Explanations after the fact suggested a lack of familiarity with the recent history of terrorism.
(BEGIN VIDEO CLIPS)
RICE: I don’t think anybody could have predicted that these people would take an airplane and slam it into the World Trade Center.
DICK CHENEY, VICE PRESIDENT OF THE UNITED STATES: There wasn’t any way then we could have anticipated what was about to happen, of course, in—on 9/11.
(Subtitle: 1995, Philippines uncovers plot to fly planes into Pentagon and World Trade Center.)
(Subtitle: September 1999, U.S. study: Al Qaeda might crash planes into Pentagon.)
(Subtitle: Spring 2001, New York City trial testimony: Bin Laden sending agents to acquire planes.)
BUSH: These terrorists had burrowed in our country for over two years. They were well organized. They were well planned. They struck in a way that was unimaginable.
(Subtitle: July 2001, FBI told of Zacarias Moussaoui‘s interest in flying jumbo jets.)
(Subtitle: September 2001, FBI memo: Moussaoui could fly something into the World Trade Center.)
(END VIDEO CLIPS)
OLBERMANN: On September 10, 2001, Senator Dianne Feinstein of California requested a meeting with Vice President Cheney to press the case for aggressive counterterrorism measures. She is told Mr.

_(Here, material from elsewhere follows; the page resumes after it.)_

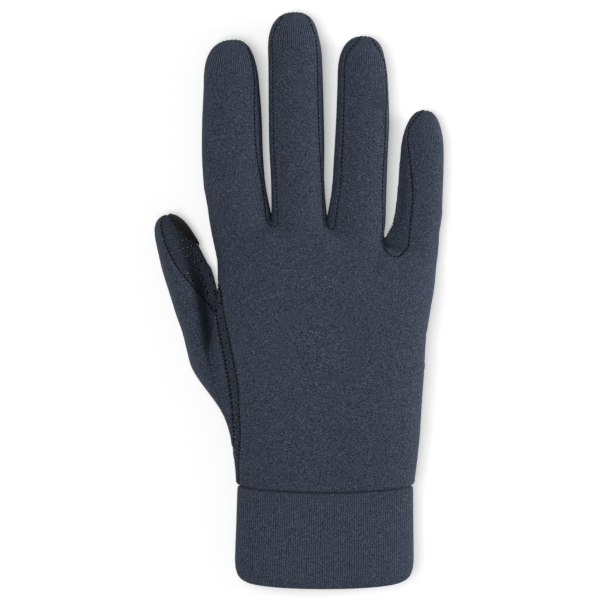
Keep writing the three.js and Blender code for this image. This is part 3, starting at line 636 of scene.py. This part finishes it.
def brushed_fleece(name, dark, mid, light):
    """Heathered fleece with a short nap."""
    material, output = new_material(name)
    where = add_node(material, "ShaderNodeTexCoord").outputs["Object"]
    heather = add_node(material, "ShaderNodeTexNoise", {
        "Vector": where, "Scale": 1000 / HEATHER_SIZE, "Detail": 2.0, "Roughness": 0.7,
    })
    along = add_node(material, "ShaderNodeSeparateXYZ", {"Vector": where})
    around = add_node(material, "ShaderNodeAttribute", attribute_name="around")
    unrolled = add_node(material, "ShaderNodeCombineXYZ", {
        "X": around.outputs["Fac"], "Y": along.outputs["Y"],
    })
    # A wave texture of scale 1 has a band every pi / 10 of a unit
    wales = add_node(material, "ShaderNodeTexWave", {
        "Vector": unrolled.outputs[0], "Scale": 1000 / WALE_SPACING * math.pi / 10, "Distortion": 2.0,
        "Detail": 2.0, "Detail Scale": 1.0,
    })
    stretched = add_node(material, "ShaderNodeAttribute", attribute_name="stretched")
    yarns = add_node(material, "ShaderNodeMix", {
        0: stretched.outputs["Fac"], 2: heather.outputs["Fac"], 3: wales.outputs["Fac"],
    }, data_type="FLOAT")
    shades = add_node(material, "ShaderNodeValToRGB", {"Fac": yarns.outputs[0]})
    ramp = shades.color_ramp
    ramp.elements[0].position, ramp.elements[0].color = 0.3, colour(dark)
    ramp.elements[1].position, ramp.elements[1].color = 0.7, colour(light)
    middle = ramp.elements.new(0.5)
    middle.color = colour(mid)
    nap = add_node(material, "ShaderNodeTexNoise", {
        "Vector": where, "Scale": 1000 / NAP_SIZE, "Detail": 3.0, "Roughness": 0.7,
    })
    yarn_bump = add_node(material, "ShaderNodeBump", {
        "Strength": 0.35, "Distance": 0.0003, "Height": yarns.outputs[0],
    })
    nap_bump = add_node(material, "ShaderNodeBump", {
        "Strength": 0.3, "Distance": 0.0002, "Height": nap.outputs["Fac"], "Normal": yarn_bump.outputs[0],
    })
    cloth_shader = add_node(material, "ShaderNodeBsdfPrincipled", {
        "Base Color": shades.outputs[0], "Roughness": 0.95, "Specular IOR Level": 0.2,
        "Sheen Weight": 0.05, "Sheen Roughness": 0.5, "Sheen Tint": colour("#8c99b3"),
        "Normal": nap_bump.outputs[0],
    })
    material.node_tree.links.new(cloth_shader.outputs[0], output.inputs["Surface"])
    return material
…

Cheney will need some time to prepare first, six months.
That same day, the NSA intercepted a communique from Afghanistan to Saudi Arabia, stating, “Tomorrow is zero hour.” That communique was only translated into English on September 12.
OLBERMANN: It appears now that the operative word in the phrase “We could not have anticipated” was the word “we.”
“Countdown’s” look at what the Bush White House did to take the threat of terrorism seriously on its watch, and what it did not do, from Rice’s claim this week they were handed no al Qaeda strategy from the Clinton administration, to President Bush’s reaction to the confirmation that al Qaeda indeed was behind the attack on the U.S.S. “Cole.”